**DATASET EXTRACT:**
####
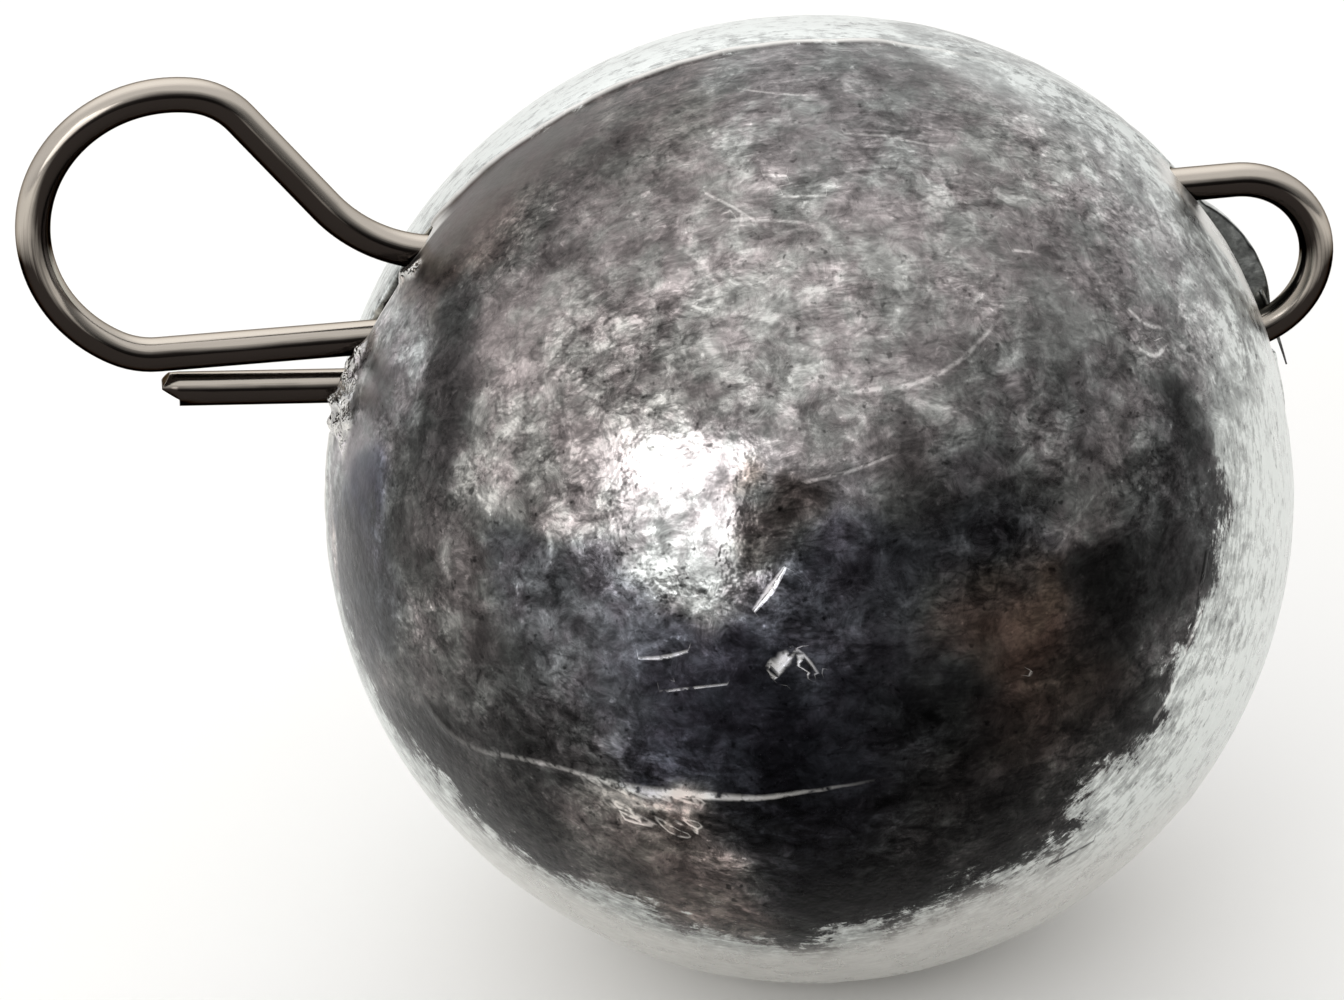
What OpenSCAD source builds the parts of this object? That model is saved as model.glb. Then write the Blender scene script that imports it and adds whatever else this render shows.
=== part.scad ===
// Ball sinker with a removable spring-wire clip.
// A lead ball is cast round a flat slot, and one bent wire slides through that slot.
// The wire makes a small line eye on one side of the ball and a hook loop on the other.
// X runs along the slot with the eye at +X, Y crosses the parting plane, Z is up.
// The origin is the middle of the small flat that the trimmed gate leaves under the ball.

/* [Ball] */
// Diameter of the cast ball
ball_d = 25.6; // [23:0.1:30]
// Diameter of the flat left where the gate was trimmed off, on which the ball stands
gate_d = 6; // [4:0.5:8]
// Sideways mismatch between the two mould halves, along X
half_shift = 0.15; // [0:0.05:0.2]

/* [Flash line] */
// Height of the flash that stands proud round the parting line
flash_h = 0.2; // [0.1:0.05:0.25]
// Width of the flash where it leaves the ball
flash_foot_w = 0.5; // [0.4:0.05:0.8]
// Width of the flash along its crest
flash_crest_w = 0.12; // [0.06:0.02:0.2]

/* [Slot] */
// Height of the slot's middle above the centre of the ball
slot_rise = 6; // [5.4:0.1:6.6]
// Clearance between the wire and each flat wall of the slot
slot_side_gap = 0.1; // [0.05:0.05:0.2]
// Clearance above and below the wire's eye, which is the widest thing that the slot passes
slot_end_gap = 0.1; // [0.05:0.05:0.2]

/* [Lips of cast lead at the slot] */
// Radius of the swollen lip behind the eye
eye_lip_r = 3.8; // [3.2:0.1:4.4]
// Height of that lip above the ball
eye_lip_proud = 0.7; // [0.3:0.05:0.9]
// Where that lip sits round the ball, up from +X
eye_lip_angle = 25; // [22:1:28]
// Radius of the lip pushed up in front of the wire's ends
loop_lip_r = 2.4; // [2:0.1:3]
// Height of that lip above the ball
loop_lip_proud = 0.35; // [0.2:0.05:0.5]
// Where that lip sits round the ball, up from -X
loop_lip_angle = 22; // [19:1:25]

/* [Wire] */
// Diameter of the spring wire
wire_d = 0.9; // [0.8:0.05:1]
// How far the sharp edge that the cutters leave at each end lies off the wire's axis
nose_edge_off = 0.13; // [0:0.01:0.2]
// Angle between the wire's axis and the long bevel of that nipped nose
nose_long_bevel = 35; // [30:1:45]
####
Take the listing above and set it down exactly.

**OUTPUT OF THE EXERCISE:**
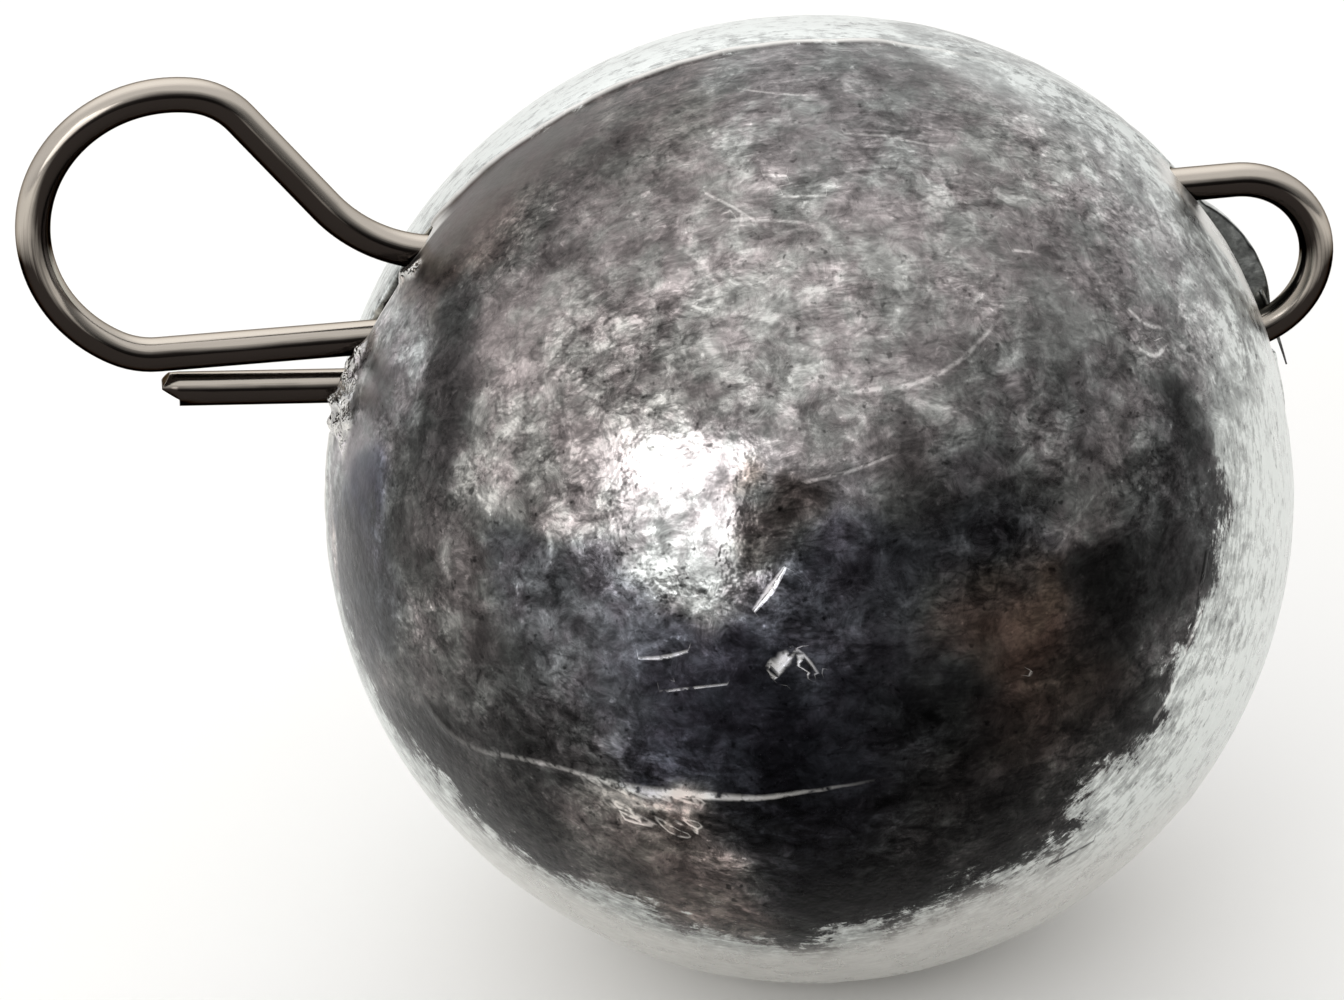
What OpenSCAD source builds the parts of this object? That model is saved as model.glb. Then write the Blender scene script that imports it and adds whatever else this render shows.
=== part.scad ===
// Ball sinker with a removable spring-wire clip.
// A lead ball is cast round a flat slot, and one bent wire slides through that slot.
// The wire makes a small line eye on one side of the ball and a hook loop on the other.
// X runs along the slot with the eye at +X, Y crosses the parting plane, Z is up.
// The origin is the middle of the small flat that the trimmed gate leaves under the ball.

/* [Ball] */
// Diameter of the cast ball
ball_d = 25.6; // [23:0.1:30]
// Diameter of the flat left where the gate was trimmed off, on which the ball stands
gate_d = 6; // [4:0.5:8]
// Sideways mismatch between the two mould halves, along X
half_shift = 0.15; // [0:0.05:0.2]

/* [Flash line] */
// Height of the flash that stands proud round the parting line
flash_h = 0.2; // [0.1:0.05:0.25]
// Width of the flash where it leaves the ball
flash_foot_w = 0.5; // [0.4:0.05:0.8]
// Width of the flash along its crest
flash_crest_w = 0.12; // [0.06:0.02:0.2]

/* [Slot] */
// Height of the slot's middle above the centre of the ball
slot_rise = 6; // [5.4:0.1:6.6]
// Clearance between the wire and each flat wall of the slot
slot_side_gap = 0.1; // [0.05:0.05:0.2]
// Clearance above and below the wire's eye, which is the widest thing that the slot passes
slot_end_gap = 0.1; // [0.05:0.05:0.2]

/* [Lips of cast lead at the slot] */
// Radius of the swollen lip behind the eye
eye_lip_r = 3.8; // [3.2:0.1:4.4]
// Height of that lip above the ball
eye_lip_proud = 0.7; // [0.3:0.05:0.9]
// Where that lip sits round the ball, up from +X
eye_lip_angle = 25; // [22:1:28]
// Radius of the lip pushed up in front of the wire's ends
loop_lip_r = 2.4; // [2:0.1:3]
// Height of that lip above the ball
loop_lip_proud = 0.35; // [0.2:0.05:0.5]
// Where that lip sits round the ball, up from -X
loop_lip_angle = 22; // [19:1:25]

/* [Wire] */
// Diameter of the spring wire
wire_d = 0.9; // [0.8:0.05:1]
// How far the sharp edge that the cutters leave at each end lies off the wire's axis
nose_edge_off = 0.13; // [0:0.01:0.2]
// Angle between the wire's axis and the long bevel of that nipped nose
nose_long_bevel = 35; // [30:1:45]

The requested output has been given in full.